Relationships- long term relationships require emotional maturity, emotional intelligence and emotional stability. Often times, seemingly smooth-running romantic affairs suddenly break down because of lack of emotional preparedness. Developing these qualities would help save your union in times when the tingles or the butterflies in your stomach has died off. During this period, it is not going to work based on tingles, it is going to work based on sense of commitment.

Several issues of heartbreak have been attributed to dating people that are not ready for commitment when you are. These set of people delight joy in dating just for fun and perhaps, just for the pleasure of the moment. They are serial daters. They are concerned with just the present but not any future with you.

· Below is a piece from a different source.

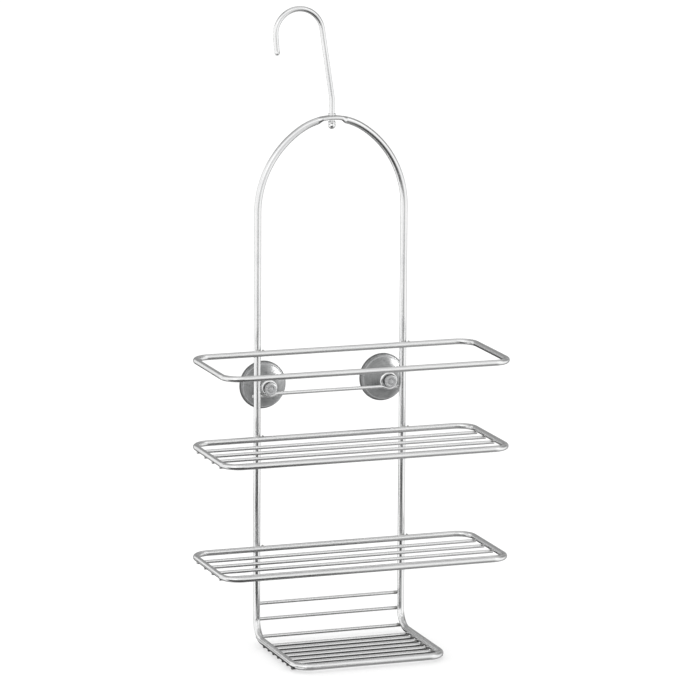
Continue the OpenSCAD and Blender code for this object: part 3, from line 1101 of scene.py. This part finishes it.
def mirror_card(name, outlines, brightness):
    """Flat sheets that only mirrored light can see: they shape the tones that run along the wire."""
    card = sheet(name, outlines, CARD_DROP)
    card.data.materials.append(glowing(name, (0, 0, 0, 1), 0, brightness))
    card.visible_camera = False
    card.visible_diffuse = False
    card.visible_transmission = False
    card.visible_shadow = False


def make_cards():
    """Dark sheets on the floor, in front and under the soap shelf, and a low grey card behind."""
    left, right, widening = -0.7, 0.01, 0.28
    front, rear, near = -1.32, -0.1, -0.055
    half = UPRIGHT_X + 12 * MM
    under_front, under_rear = SOAP_FRONT_Y + 8 * MM, UPRIGHT_Y - 8 * MM
    in_front = ((left, front, 0), (right + widening, front, 0), (right, rear, 0), (left, rear, 0))
    beside = ((left, rear, 0), (-half, rear, 0), (-half, near, 0), (left, near, 0))
    under = ((-half, under_front, 0), (half, under_front, 0), (half, under_rear, 0), (-half, under_rear, 0))
    mirror_card("dark_table", (in_front, beside, under), 0.08)
    wide, behind, tall = 0.35, 0.32, 0.065
    low_card = ((-wide, behind, 0), (wide, behind, 0), (wide, behind, tall), (-wide, behind, tall))
    mirror_card("low_rear_card", (low_card,), 0.3)


# ---------------------------------------------------------------- light and camera

# What the wire mirrors: a level, soft lobes that are added to it, and gaps that darken it.
# A lobe is azimuth, elevation, full radius, faded radius in degrees, and strength.
# A gap is the same, but its last value is the part of the light that is left.
STUDIO_BASE = 0.5
STUDIO_WHITE = 1.15
SOFTBOXES = (
    (60, 0, 32, 56, 0.9),
    (-76, -2, 42, 62, 0.85),
    (40, 70, 25, 62, 0.45),
    (-18, 32, 14, 40, 0.6),
    (-4, -12, 8, 26, 0.4),
)
DARK_GAPS = (
    (90, 30, 12, 34, 0.4),
    (178, -24, 14, 36, 0.1),
    (172, 8, 16, 34, 0.75),
    (0, -46, 16, 46, 0.62),
)

# Watts per square metre that give a rectangular light a radiance of one
WATTS_PER_AREA = 4

# The photo's camera: degrees, metres and millimetres of film
CAMERA_AZIMUTH = -19.82
CAMERA_ELEVATION = 11.29
CAMERA_ROLL = 0.394
CAMERA_DISTANCE = 4.0
CAMERA_TARGET = Vector((17.9 * MM, UPRIGHT_Y, 253.7 * MM))
FILM_WIDTH = 36
LENS_LENGTH = 238.2


def direction(azimuth, elevation):
    """The way from the caddy to a place seen at this azimuth and elevation; azimuth 0 is in front."""
    a, e = math.radians(azimuth), math.radians(elevation)
    return Vector((math.sin(a) * math.cos(e), -math.cos(a) * math.cos(e), math.sin(e)))


def facing(right, up, back):
    """The rotation of a light or camera, from its own three axes."""
    return Matrix((right, up, back)).transposed().to_4x4()


def lobe(tree, way, azimuth, elevation, inner, outer):
    """One inside the inner radius about a direction, fading to nothing at the outer radius."""
    dot = tree.nodes.new("ShaderNodeVectorMath")
    dot.operation = "DOT_PRODUCT"
    link(tree, way, dot.inputs[0])
    dot.inputs[1].default_value = direction(azimuth, elevation)
    faded, full = math.cos(math.radians(outer)), math.cos(math.radians(inner))
    return ramp(tree, dot.outputs["Value"], faded, full, 0.0, 1.0)


def make_studio():
    """A white studio. Mirrored rays see soft lobes and dark gaps in the place of plain white."""
    world = bpy.data.worlds.new("studio")
    bpy.context.scene.world = world
    world.use_nodes = True
    tree = world.node_tree
    tree.nodes.clear()
    way = tree.nodes.new("ShaderNodeTexCoord").outputs["Generated"]

    level = None
    for azimuth, elevation, inner, outer, strength in SOFTBOXES:
        part = maths(tree, "MULTIPLY", lobe(tree, way, azimuth, elevation, inner, outer), strength)
        level = part if level is None else maths(tree, "ADD", level, part)
    level = maths(tree, "ADD", level, STUDIO_BASE)
    for azimuth, elevation, inner, outer, left_over in DARK_GAPS:
        gap = lobe(tree, way, azimuth, elevation, inner, outer)
        level = maths(tree, "MULTIPLY", level, ramp(tree, gap, 0.0, 1.0, 1.0, left_over))

    white = (1, 1, 1, 1)
    mirrored_light = node(tree, "ShaderNodeBackground", Color=white)
    link(tree, level, mirrored_light.inputs["Strength"])
    plain_light = node(tree, "ShaderNodeBackground", Color=white, Strength=STUDIO_WHITE)
    choose = tree.nodes.new("ShaderNodeMixShader")
    ray = tree.nodes.new("ShaderNodeLightPath")
    link(tree, ray.outputs["Is Glossy Ray"], choose.inputs["Fac"])
    link(tree, plain_light.outputs[0], choose.inputs[1])
    link(tree, mirrored_light.outputs[0], choose.inputs[2])
    output = tree.nodes.new("ShaderNodeOutputWorld")
    link(tree, choose.outputs[0], output.inputs["Surface"])


def softbox(name, azimuth, elevation, distance, wide, tall, radiance, only=()):
    """A rectangular light that faces the caddy's middle; only may list the pieces that it falls on."""
    aim = Vector((0, 0, 0.25))
    data = bpy.data.lights.new(name, "AREA")
    data.shape = "RECTANGLE"
    data.size, data.size_y = wide, tall
    data.energy = WATTS_PER_AREA * wide * tall * radiance
    light = linked(name, data)
    back = direction(azimuth, elevation)
    right = Z_AXIS.cross(back).normalized()
    turn = facing(right, back.cross(right), back)
    light.matrix_world = Matrix.Translation(aim + back * distance) @ turn
    light.visible_camera = False
    if only:
        lit = bpy.data.collections.new(name + "_falls_on")
        for piece in only:
            lit.objects.link(piece)
        light.light_linking.receiver_collection = lit


def make_lights():
    """A soft highlight on the cups' upper right, and a dim glow from the rear left."""
    cups = [bpy.data.objects[f"{side}_suction_cup_moulding"] for side in ("left", "right")]
    softbox("right_softbox", 94, 26, 1.3, 0.8, 0.9, 10.5, only=cups)
    softbox("rear_left_softbox", -140, -2, 0.75, 0.5, 1.0, 0.6)


def make_camera():
    """A long lens from a little to the left and above, turned by a fraction of a degree."""
    back = direction(CAMERA_AZIMUTH, CAMERA_ELEVATION)
    a, r = math.radians(CAMERA_AZIMUTH), math.radians(CAMERA_ROLL)
    right = Vector((math.cos(a), math.sin(a), 0))
    up = back.cross(right)
    right_turned = math.cos(r) * right + math.sin(r) * up
    up_turned = math.cos(r) * up - math.sin(r) * right
    data = bpy.data.cameras.new("camera")
    data.sensor_width = FILM_WIDTH
    data.lens = LENS_LENGTH
    camera = linked("camera", data)
    turn = facing(right_turned, up_turned, back)
    camera.matrix_world = Matrix.Translation(CAMERA_TARGET + back * CAMERA_DISTANCE) @ turn
    bpy.context.scene.camera = camera


make_floor()
make_cards()
make_studio()
make_lights()
make_camera()
bpy.context.scene.view_settings.view_transform = "Standard"
bpy.context.scene.view_settings.look = "None"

This is why it is very important to talk before you commit. Ask questions, share your values and critically examine their responses. One saying goes that ‘our intentions are usually not so far from the things we say and the responses that we give’. Whenever you find out their noncommitment habit, move back, let them know and walk away. Otherwise, they may not move back nor walk away. They will move to the next and you become a victim. Is that what you want?

 


6.     6.  Date your kind of Person:

Different parameters drive our attraction. This is why we often hear people say things like “I like tall people”, “I’m attracted to rather fair Men or women”, “I love dark skinned”.  But when it’s about dating and relationships, we sometimes neglect these objects of attraction. Amongst others, lasting relationships thrive on our likes, preferences and compatibility. Compatibility can be physical attributes like your perception of beauty or handsomeness or compatibility in values, mindset and thought patterns. Date your kind of person!

In conclusion:

While most cases of heartbreaks could have been avoided, they do not have to define us in the least way when they happen. Rather than get broken when they happen, you can harness its power to evolve, become emotionally stronger, more resilient, become a better version of yourself, wiser enough to develop better ways of preventing its recurrence or dealing with heart breaks when they happen.